1. ## Gcf/lcd

In a clothing factory, a worker can sew 18 garment A seams in a minute and 30 garment B seams in a minute. If the factory manager wants to complete equal numbers of garments A and B every minute, how many workers should she hire for each type of garment? Give three different possibilities, and find the smallest number of workers the manager could hire.

2. Originally Posted by ihavvaquestion
In a clothing factory, a worker can sew 18 garment A seams in a minute and 30 garment B seams in a minute. If the factory manager wants to complete equal numbers of garments A and B every minute, how many workers should she hire for each type of garment? Give three different possibilities, and find the smallest number of workers the manager could hire.
If we have $\displaystyle x$ workers for garment A and $\displaystyle y$ workers for garment B and if they have the same output, then $\displaystyle 18x=30y \implies \frac{x}{y} = \frac53$.

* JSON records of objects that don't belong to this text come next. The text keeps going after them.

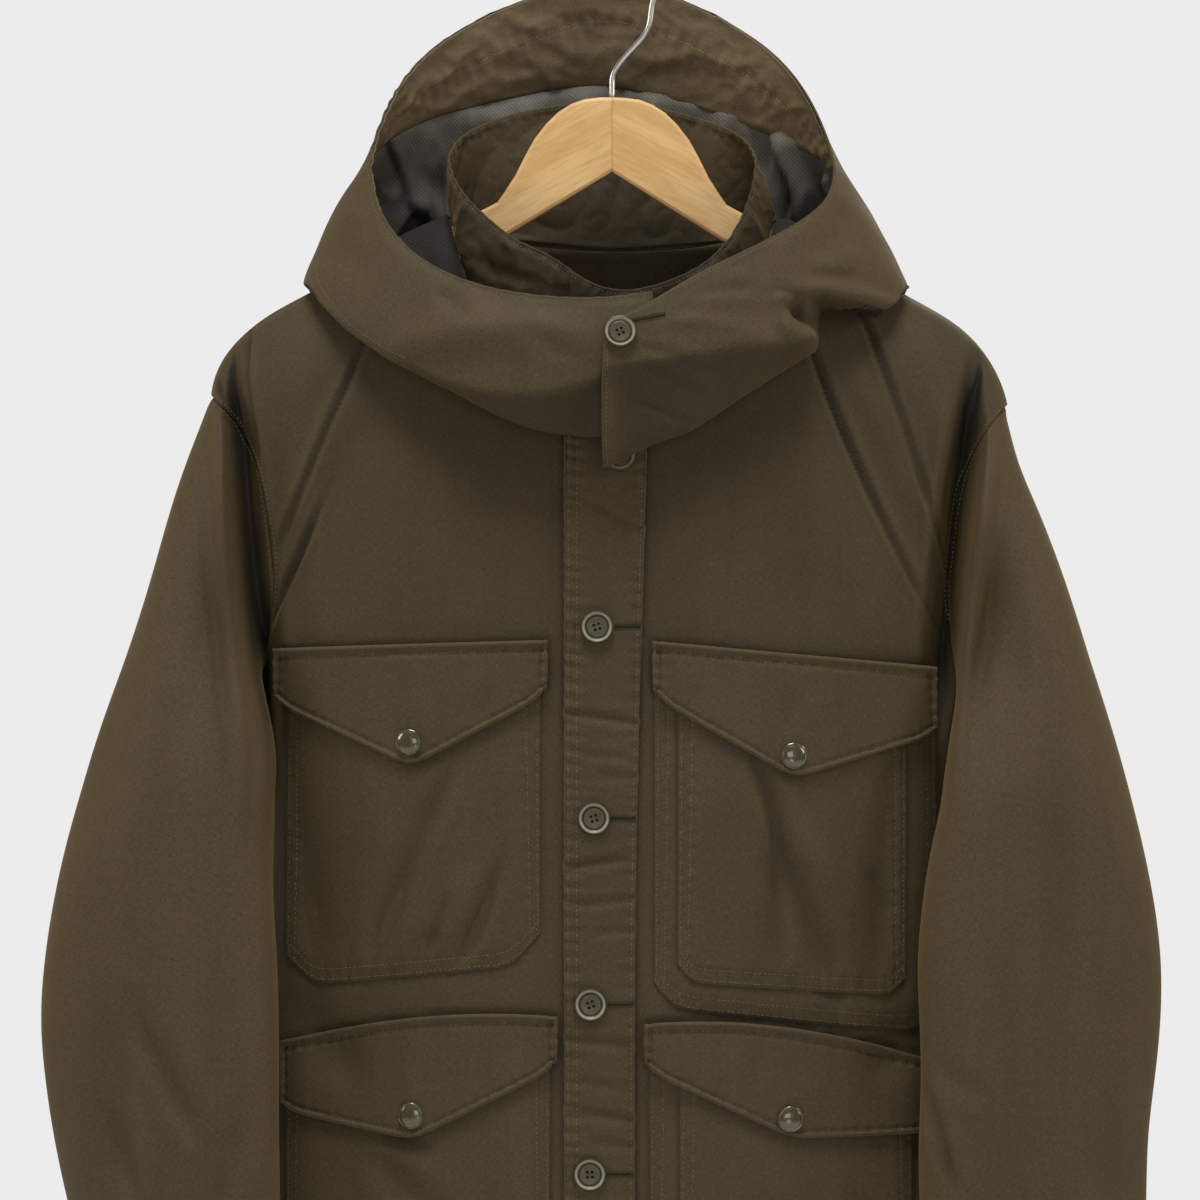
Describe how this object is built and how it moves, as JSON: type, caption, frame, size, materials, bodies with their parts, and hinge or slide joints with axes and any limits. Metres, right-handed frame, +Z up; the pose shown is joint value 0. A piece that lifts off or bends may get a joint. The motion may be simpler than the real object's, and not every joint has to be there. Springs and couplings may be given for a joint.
{
  "type": "hooded cruiser jacket on a hanger",
  "caption": "Hip-length hooded cruiser jacket with a button placket and flapped patch pockets, hanging open at neck, hem and cuffs on a flat shoulder hanger.",
  "frame": {"origin": "inside of the hanger's hook at its top, where the rail carries it", "axes": "+Z up; the jacket's front faces -Y and the wearer's right side is at -X"},
  "size_m": [0.684, 0.2709, 0.9218],
  "materials": {
    "olive_shell": "dense olive-brown cotton cloth, matt, faintly two-tone weave",
    "olive_facing": "olive-brown facing cloth inside the hood's edge, lightly crinkled",
    "grey_lining": "thin grey lining of the hood",
    "olive_button": "marbled olive-grey four-hole buttons",
    "olive_snap": "glossy olive snap caps",
    "beech": "pale beech board, satin varnish",
    "steel": "bright drawn wire"
  },
  "bodies": {
    "root": {"front_right": "olive_shell", "front_left": "olive_shell", "back": "olive_shell", "sleeve_right": "olive_shell", "sleeve_left": "olive_shell", "collar": "olive_shell", "hood_side_right": "olive_shell", "hood_side_left": "olive_shell", "hood_centre": "olive_shell", "placket": "olive_shell", "chest_pocket_right": "olive_shell", "chest_pocket_left": "olive_shell", "chest_patch_left": "olive_shell", "lower_pocket_right": "olive_shell", "lower_pocket_left": "olive_shell", "lower_patch_left": "olive_shell", "chest_flap_right": "olive_shell", "chest_flap_left": "olive_shell", "lower_flap_right": "olive_shell", "lower_flap_left": "olive_shell", "hood_facing": "olive_facing", "hood_lining": "grey_lining", "button_1": "olive_button", "button_2": "olive_button", "button_3": "olive_button", "button_4": "olive_button", "button_5": "olive_button", "button_6": "olive_button", "button_chin": "olive_button", "chest_snap_right": "olive_snap", "chest_snap_left": "olive_snap", "lower_snap_right": "olive_snap", "lower_snap_left": "olive_snap", "hanger_bar": "beech", "hanger_hook": "steel"}
  },
  "joints": []
}
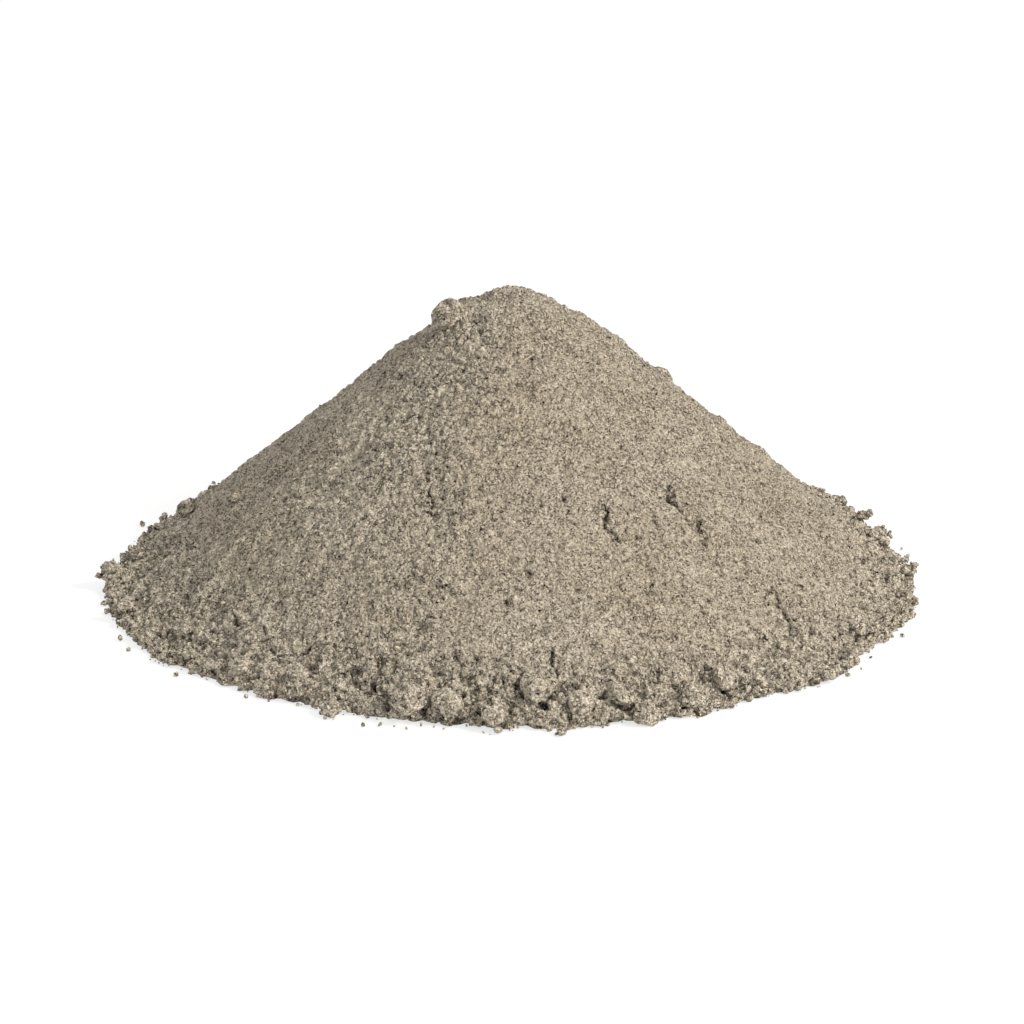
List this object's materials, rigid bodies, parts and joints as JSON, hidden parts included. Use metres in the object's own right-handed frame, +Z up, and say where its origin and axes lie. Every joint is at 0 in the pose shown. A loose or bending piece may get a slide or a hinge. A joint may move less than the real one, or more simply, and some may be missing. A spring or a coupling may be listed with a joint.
{
  "type": "plaster powder heap",
  "caption": "Poured conical heap of dry skim coat plaster powder, with a rounded tip, slide gullies and caked clods on its flank and edge.",
  "frame": {"origin": "middle of the round base, on the flat underside that lies on the floor", "axes": "+Z up through the tip, -Y towards the side that the picture shows, +X to that side's right"},
  "size_m": [0.2472, 0.2511, 0.0908],
  "materials": {
    "skim_coat_powder": "matt, dry, finely crumbed powder",
    "caked_powder": "matt, dry, caked powder"
  },
  "bodies": {
    "root": {"powder_heap": "skim_coat_powder", "summit_clod": "caked_powder", "back_left_clod": "caked_powder", "back_left_pebble": "caked_powder", "left_gully_clod": "caked_powder", "left_tip_clod": "caked_powder", "left_rim_clod": "caked_powder", "left_skirt_clod": "caked_powder", "front_left_clod_1": "caked_powder", "front_left_clod_2": "caked_powder", "front_left_clod_3": "caked_powder", "front_clod_1": "caked_powder", "front_clod_2": "caked_powder", "front_clod_3": "caked_powder", "front_clod_4": "caked_powder", "front_clod_5": "caked_powder", "front_clod_6": "caked_powder", "front_clod_7": "caked_powder", "front_pebble_1": "caked_powder", "front_pebble_2": "caked_powder", "front_right_clod_1": "caked_powder", "front_right_clod_2": "caked_powder", "front_right_clod_3": "caked_powder", "right_rim_clod_1": "caked_powder", "right_rim_clod_2": "caked_powder", "right_tip_clod": "caked_powder", "right_back_clod_1": "caked_powder", "right_back_clod_2": "caked_powder", "right_back_clod_3": "caked_powder", "back_clod_1": "caked_powder", "back_clod_2": "caked_powder", "back_clod_3": "caked_powder", "back_clod_4": "caked_powder", "back_clod_5": "caked_powder", "back_clod_6": "caked_powder", "back_clod_7": "caked_powder"}
  },
  "joints": []
}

What's the smallest $\displaystyle x$ and $\displaystyle y$ that satisfies this?

3. So for every 3 garment B workers, there needs to be 5 garment A workers?

8 would be the minimum amount of workers?

then for the 3 possibilities could i just go

5A and 3B
10A and 6B
15A and 9B

???

4. Originally Posted by ihavvaquestion
So for every 3 garment B workers, there needs to be 5 garment A workers?

8 would be the minimum amount of workers?

then for the 3 possibilities could i just go

5A and 3B
10A and 6B
15A and 9B

???
Correct!